Information provided
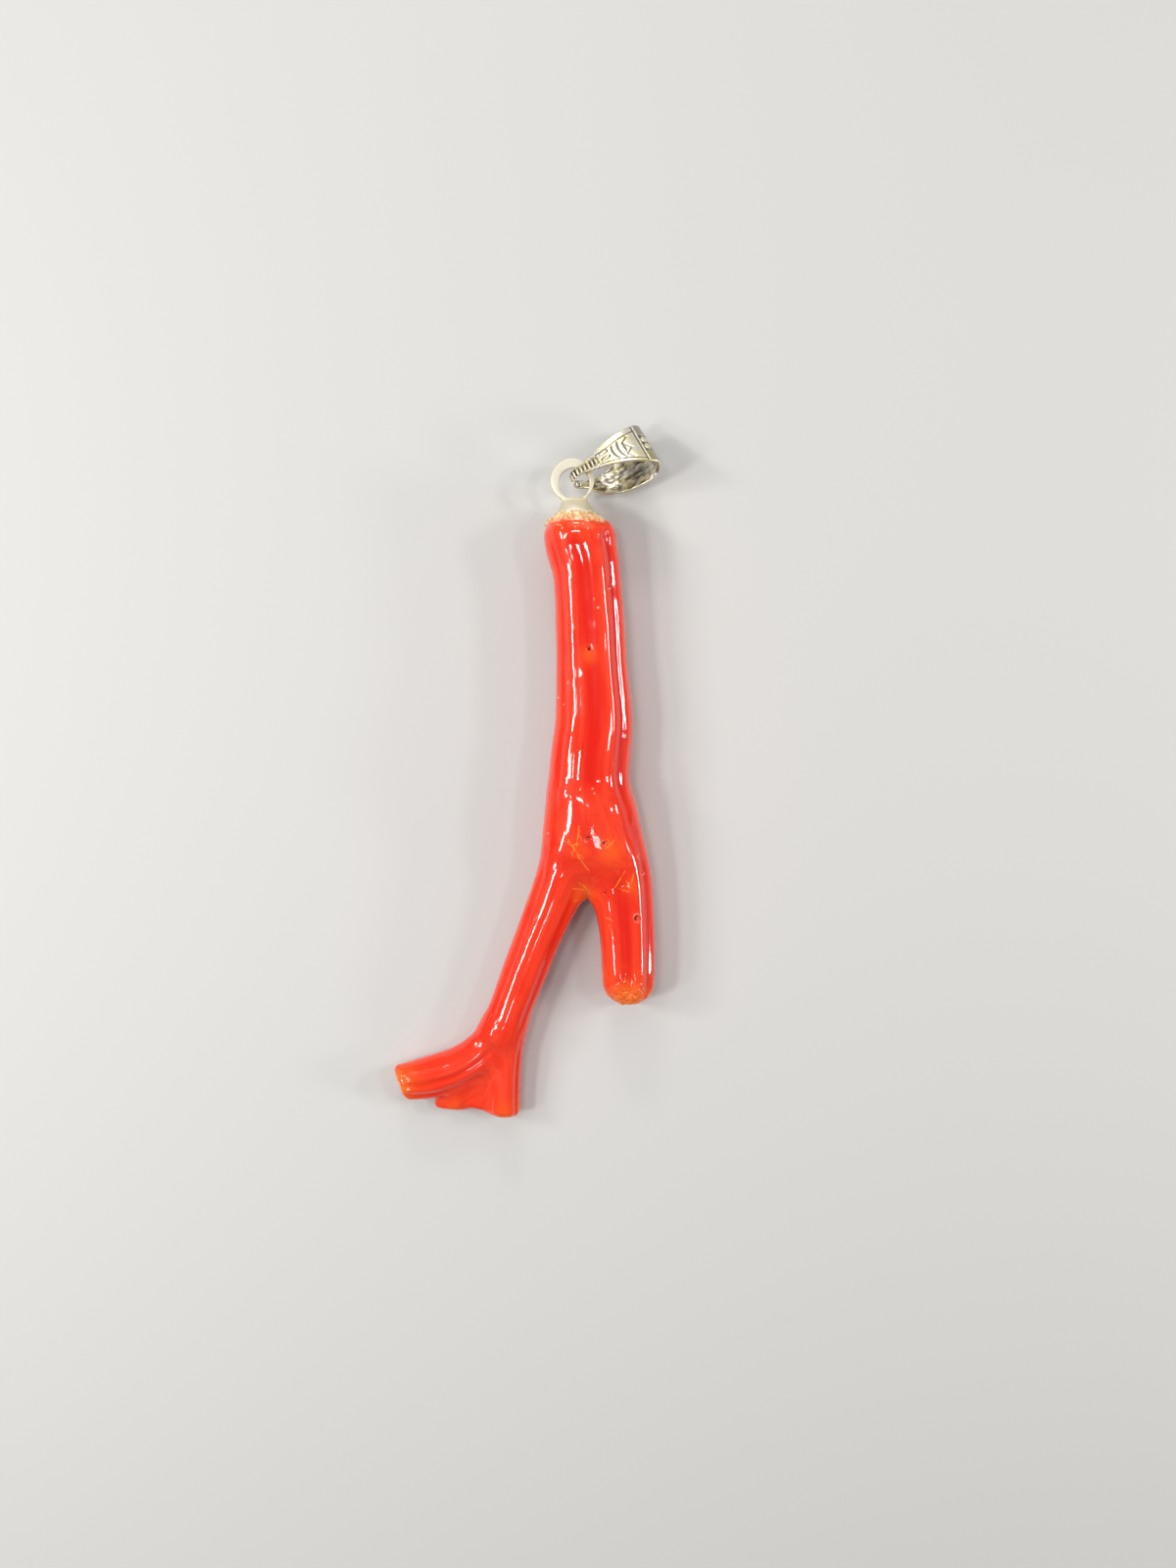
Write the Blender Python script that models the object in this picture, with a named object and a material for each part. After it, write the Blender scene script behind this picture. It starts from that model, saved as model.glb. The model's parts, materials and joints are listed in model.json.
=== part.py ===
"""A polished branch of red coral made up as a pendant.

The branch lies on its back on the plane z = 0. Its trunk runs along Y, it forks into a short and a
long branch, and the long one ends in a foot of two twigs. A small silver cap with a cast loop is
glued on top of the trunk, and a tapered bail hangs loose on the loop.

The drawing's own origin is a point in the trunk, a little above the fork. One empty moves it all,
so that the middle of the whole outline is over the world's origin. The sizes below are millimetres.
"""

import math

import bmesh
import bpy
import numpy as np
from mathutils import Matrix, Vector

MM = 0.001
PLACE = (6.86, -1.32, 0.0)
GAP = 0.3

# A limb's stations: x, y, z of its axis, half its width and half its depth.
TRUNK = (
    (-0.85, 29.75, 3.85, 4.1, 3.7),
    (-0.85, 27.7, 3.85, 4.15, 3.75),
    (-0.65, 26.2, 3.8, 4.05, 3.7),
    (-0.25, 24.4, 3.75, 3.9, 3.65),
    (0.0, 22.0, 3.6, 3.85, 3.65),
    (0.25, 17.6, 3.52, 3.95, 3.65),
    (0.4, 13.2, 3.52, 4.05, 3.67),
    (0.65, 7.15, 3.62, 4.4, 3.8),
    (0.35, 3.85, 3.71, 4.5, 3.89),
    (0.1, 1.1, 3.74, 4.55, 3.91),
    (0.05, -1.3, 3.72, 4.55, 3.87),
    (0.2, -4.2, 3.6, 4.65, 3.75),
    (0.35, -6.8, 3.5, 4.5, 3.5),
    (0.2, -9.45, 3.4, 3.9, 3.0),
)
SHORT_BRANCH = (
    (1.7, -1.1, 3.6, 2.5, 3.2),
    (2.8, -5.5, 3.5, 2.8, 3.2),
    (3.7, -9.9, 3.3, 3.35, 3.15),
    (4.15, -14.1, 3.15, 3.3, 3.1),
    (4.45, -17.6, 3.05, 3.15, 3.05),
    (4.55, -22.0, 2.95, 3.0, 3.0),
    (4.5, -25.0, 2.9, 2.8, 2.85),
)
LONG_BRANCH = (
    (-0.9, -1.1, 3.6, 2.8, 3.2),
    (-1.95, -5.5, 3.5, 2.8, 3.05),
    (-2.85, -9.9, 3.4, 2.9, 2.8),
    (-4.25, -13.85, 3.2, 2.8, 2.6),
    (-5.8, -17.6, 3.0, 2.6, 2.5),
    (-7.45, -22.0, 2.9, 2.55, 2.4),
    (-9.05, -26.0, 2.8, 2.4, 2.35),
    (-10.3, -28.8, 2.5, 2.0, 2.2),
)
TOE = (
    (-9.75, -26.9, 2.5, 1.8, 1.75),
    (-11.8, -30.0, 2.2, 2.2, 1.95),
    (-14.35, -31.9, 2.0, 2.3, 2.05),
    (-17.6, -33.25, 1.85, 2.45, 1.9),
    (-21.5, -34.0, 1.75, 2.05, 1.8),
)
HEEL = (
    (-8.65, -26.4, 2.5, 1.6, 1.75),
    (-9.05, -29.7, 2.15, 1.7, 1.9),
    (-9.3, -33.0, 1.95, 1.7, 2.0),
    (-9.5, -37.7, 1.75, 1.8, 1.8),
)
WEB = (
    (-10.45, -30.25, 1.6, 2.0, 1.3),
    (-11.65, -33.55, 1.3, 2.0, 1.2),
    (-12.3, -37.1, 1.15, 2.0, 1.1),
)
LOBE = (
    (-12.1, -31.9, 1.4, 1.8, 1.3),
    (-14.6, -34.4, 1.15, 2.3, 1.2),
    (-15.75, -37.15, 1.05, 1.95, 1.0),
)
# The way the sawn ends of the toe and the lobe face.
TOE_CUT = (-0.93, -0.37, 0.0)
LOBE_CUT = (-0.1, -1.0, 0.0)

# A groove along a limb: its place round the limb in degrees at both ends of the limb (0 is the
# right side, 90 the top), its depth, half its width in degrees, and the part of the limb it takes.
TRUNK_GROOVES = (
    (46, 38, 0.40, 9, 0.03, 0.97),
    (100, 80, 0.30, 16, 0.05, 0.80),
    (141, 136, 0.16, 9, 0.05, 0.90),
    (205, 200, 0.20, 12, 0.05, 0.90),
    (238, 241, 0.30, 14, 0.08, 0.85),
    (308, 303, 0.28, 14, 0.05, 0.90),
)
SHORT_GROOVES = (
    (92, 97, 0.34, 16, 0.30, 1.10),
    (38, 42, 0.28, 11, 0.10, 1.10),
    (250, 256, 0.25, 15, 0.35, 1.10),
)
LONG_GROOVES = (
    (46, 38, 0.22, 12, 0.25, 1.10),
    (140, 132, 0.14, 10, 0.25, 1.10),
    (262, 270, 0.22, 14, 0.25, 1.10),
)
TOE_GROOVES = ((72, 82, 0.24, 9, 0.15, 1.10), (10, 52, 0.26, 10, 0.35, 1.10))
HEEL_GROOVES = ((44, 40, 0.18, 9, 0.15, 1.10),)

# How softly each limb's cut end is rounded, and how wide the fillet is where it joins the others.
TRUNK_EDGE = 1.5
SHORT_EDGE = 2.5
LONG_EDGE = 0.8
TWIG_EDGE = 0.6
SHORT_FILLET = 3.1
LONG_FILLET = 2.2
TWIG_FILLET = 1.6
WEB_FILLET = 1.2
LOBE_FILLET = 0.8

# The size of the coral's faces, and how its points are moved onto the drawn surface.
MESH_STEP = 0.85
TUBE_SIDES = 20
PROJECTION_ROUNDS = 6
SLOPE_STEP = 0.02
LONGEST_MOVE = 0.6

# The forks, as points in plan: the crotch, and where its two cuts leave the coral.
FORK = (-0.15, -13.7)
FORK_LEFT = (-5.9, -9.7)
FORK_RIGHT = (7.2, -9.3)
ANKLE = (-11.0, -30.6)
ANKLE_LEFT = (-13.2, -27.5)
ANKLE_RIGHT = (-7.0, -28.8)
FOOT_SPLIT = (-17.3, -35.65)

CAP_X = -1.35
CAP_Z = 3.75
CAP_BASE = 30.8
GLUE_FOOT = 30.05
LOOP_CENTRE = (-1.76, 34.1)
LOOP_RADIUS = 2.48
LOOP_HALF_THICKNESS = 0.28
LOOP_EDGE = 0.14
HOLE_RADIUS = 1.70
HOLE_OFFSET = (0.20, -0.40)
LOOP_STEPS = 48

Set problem
Repeat the listing above without any change.

Full answer
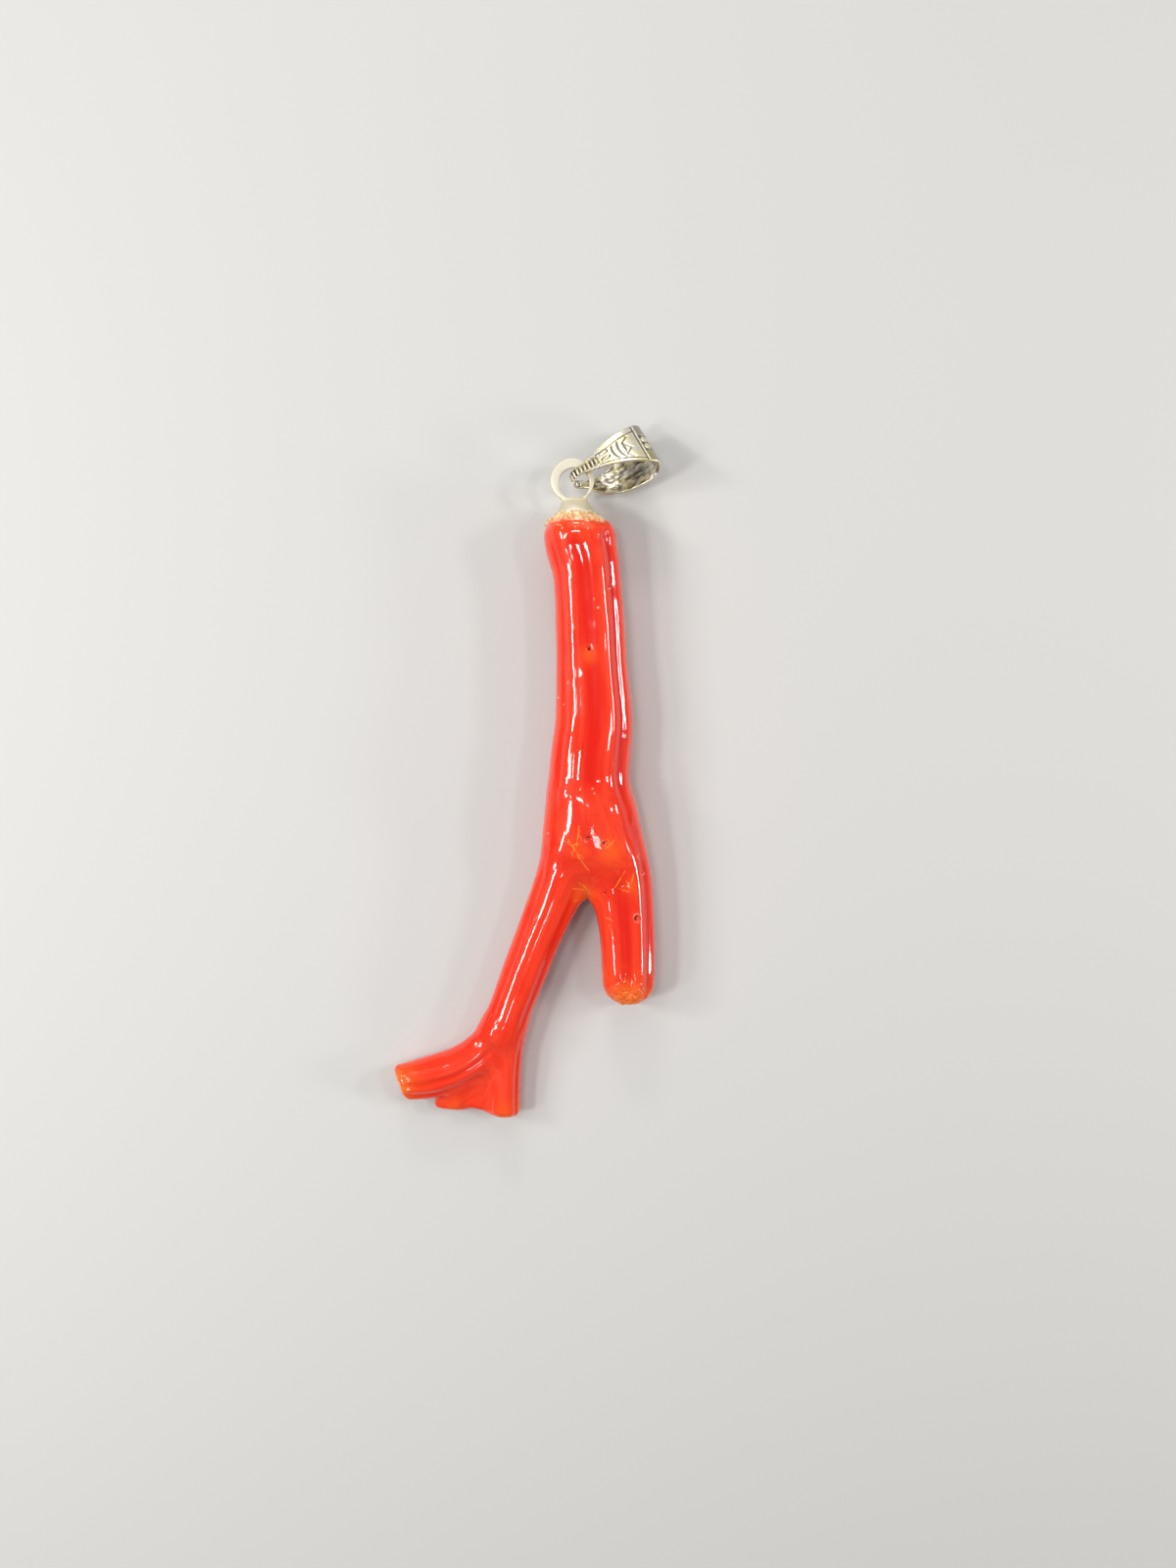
Write the Blender Python script that models the object in this picture, with a named object and a material for each part. After it, write the Blender scene script behind this picture. It starts from that model, saved as model.glb. The model's parts, materials and joints are listed in model.json.
=== part.py ===
"""A polished branch of red coral made up as a pendant.

The branch lies on its back on the plane z = 0. Its trunk runs along Y, it forks into a short and a
long branch, and the long one ends in a foot of two twigs. A small silver cap with a cast loop is
glued on top of the trunk, and a tapered bail hangs loose on the loop.

The drawing's own origin is a point in the trunk, a little above the fork. One empty moves it all,
so that the middle of the whole outline is over the world's origin. The sizes below are millimetres.
"""

import math

import bmesh
import bpy
import numpy as np
from mathutils import Matrix, Vector

MM = 0.001
PLACE = (6.86, -1.32, 0.0)
GAP = 0.3

# A limb's stations: x, y, z of its axis, half its width and half its depth.
TRUNK = (
    (-0.85, 29.75, 3.85, 4.1, 3.7),
    (-0.85, 27.7, 3.85, 4.15, 3.75),
    (-0.65, 26.2, 3.8, 4.05, 3.7),
    (-0.25, 24.4, 3.75, 3.9, 3.65),
    (0.0, 22.0, 3.6, 3.85, 3.65),
    (0.25, 17.6, 3.52, 3.95, 3.65),
    (0.4, 13.2, 3.52, 4.05, 3.67),
    (0.65, 7.15, 3.62, 4.4, 3.8),
    (0.35, 3.85, 3.71, 4.5, 3.89),
    (0.1, 1.1, 3.74, 4.55, 3.91),
    (0.05, -1.3, 3.72, 4.55, 3.87),
    (0.2, -4.2, 3.6, 4.65, 3.75),
    (0.35, -6.8, 3.5, 4.5, 3.5),
    (0.2, -9.45, 3.4, 3.9, 3.0),
)
SHORT_BRANCH = (
    (1.7, -1.1, 3.6, 2.5, 3.2),
    (2.8, -5.5, 3.5, 2.8, 3.2),
    (3.7, -9.9, 3.3, 3.35, 3.15),
    (4.15, -14.1, 3.15, 3.3, 3.1),
    (4.45, -17.6, 3.05, 3.15, 3.05),
    (4.55, -22.0, 2.95, 3.0, 3.0),
    (4.5, -25.0, 2.9, 2.8, 2.85),
)
LONG_BRANCH = (
    (-0.9, -1.1, 3.6, 2.8, 3.2),
    (-1.95, -5.5, 3.5, 2.8, 3.05),
    (-2.85, -9.9, 3.4, 2.9, 2.8),
    (-4.25, -13.85, 3.2, 2.8, 2.6),
    (-5.8, -17.6, 3.0, 2.6, 2.5),
    (-7.45, -22.0, 2.9, 2.55, 2.4),
    (-9.05, -26.0, 2.8, 2.4, 2.35),
    (-10.3, -28.8, 2.5, 2.0, 2.2),
)
TOE = (
    (-9.75, -26.9, 2.5, 1.8, 1.75),
    (-11.8, -30.0, 2.2, 2.2, 1.95),
    (-14.35, -31.9, 2.0, 2.3, 2.05),
    (-17.6, -33.25, 1.85, 2.45, 1.9),
    (-21.5, -34.0, 1.75, 2.05, 1.8),
)
HEEL = (
    (-8.65, -26.4, 2.5, 1.6, 1.75),
    (-9.05, -29.7, 2.15, 1.7, 1.9),
    (-9.3, -33.0, 1.95, 1.7, 2.0),
    (-9.5, -37.7, 1.75, 1.8, 1.8),
)
WEB = (
    (-10.45, -30.25, 1.6, 2.0, 1.3),
    (-11.65, -33.55, 1.3, 2.0, 1.2),
    (-12.3, -37.1, 1.15, 2.0, 1.1),
)
LOBE = (
    (-12.1, -31.9, 1.4, 1.8, 1.3),
    (-14.6, -34.4, 1.15, 2.3, 1.2),
    (-15.75, -37.15, 1.05, 1.95, 1.0),
)
# The way the sawn ends of the toe and the lobe face.
TOE_CUT = (-0.93, -0.37, 0.0)
LOBE_CUT = (-0.1, -1.0, 0.0)

# A groove along a limb: its place round the limb in degrees at both ends of the limb (0 is the
# right side, 90 the top), its depth, half its width in degrees, and the part of the limb it takes.
TRUNK_GROOVES = (
    (46, 38, 0.40, 9, 0.03, 0.97),
    (100, 80, 0.30, 16, 0.05, 0.80),
    (141, 136, 0.16, 9, 0.05, 0.90),
    (205, 200, 0.20, 12, 0.05, 0.90),
    (238, 241, 0.30, 14, 0.08, 0.85),
    (308, 303, 0.28, 14, 0.05, 0.90),
)
SHORT_GROOVES = (
    (92, 97, 0.34, 16, 0.30, 1.10),
    (38, 42, 0.28, 11, 0.10, 1.10),
    (250, 256, 0.25, 15, 0.35, 1.10),
)
LONG_GROOVES = (
    (46, 38, 0.22, 12, 0.25, 1.10),
    (140, 132, 0.14, 10, 0.25, 1.10),
    (262, 270, 0.22, 14, 0.25, 1.10),
)
TOE_GROOVES = ((72, 82, 0.24, 9, 0.15, 1.10), (10, 52, 0.26, 10, 0.35, 1.10))
HEEL_GROOVES = ((44, 40, 0.18, 9, 0.15, 1.10),)

# How softly each limb's cut end is rounded, and how wide the fillet is where it joins the others.
TRUNK_EDGE = 1.5
SHORT_EDGE = 2.5
LONG_EDGE = 0.8
TWIG_EDGE = 0.6
SHORT_FILLET = 3.1
LONG_FILLET = 2.2
TWIG_FILLET = 1.6
WEB_FILLET = 1.2
LOBE_FILLET = 0.8

# The size of the coral's faces, and how its points are moved onto the drawn surface.
MESH_STEP = 0.85
TUBE_SIDES = 20
PROJECTION_ROUNDS = 6
SLOPE_STEP = 0.02
LONGEST_MOVE = 0.6

# The forks, as points in plan: the crotch, and where its two cuts leave the coral.
FORK = (-0.15, -13.7)
FORK_LEFT = (-5.9, -9.7)
FORK_RIGHT = (7.2, -9.3)
ANKLE = (-11.0, -30.6)
ANKLE_LEFT = (-13.2, -27.5)
ANKLE_RIGHT = (-7.0, -28.8)
FOOT_SPLIT = (-17.3, -35.65)

CAP_X = -1.35
CAP_Z = 3.75
CAP_BASE = 30.8
GLUE_FOOT = 30.05
LOOP_CENTRE = (-1.76, 34.1)
LOOP_RADIUS = 2.48
LOOP_HALF_THICKNESS = 0.28
LOOP_EDGE = 0.14
HOLE_RADIUS = 1.70
HOLE_OFFSET = (0.20, -0.40)
LOOP_STEPS = 48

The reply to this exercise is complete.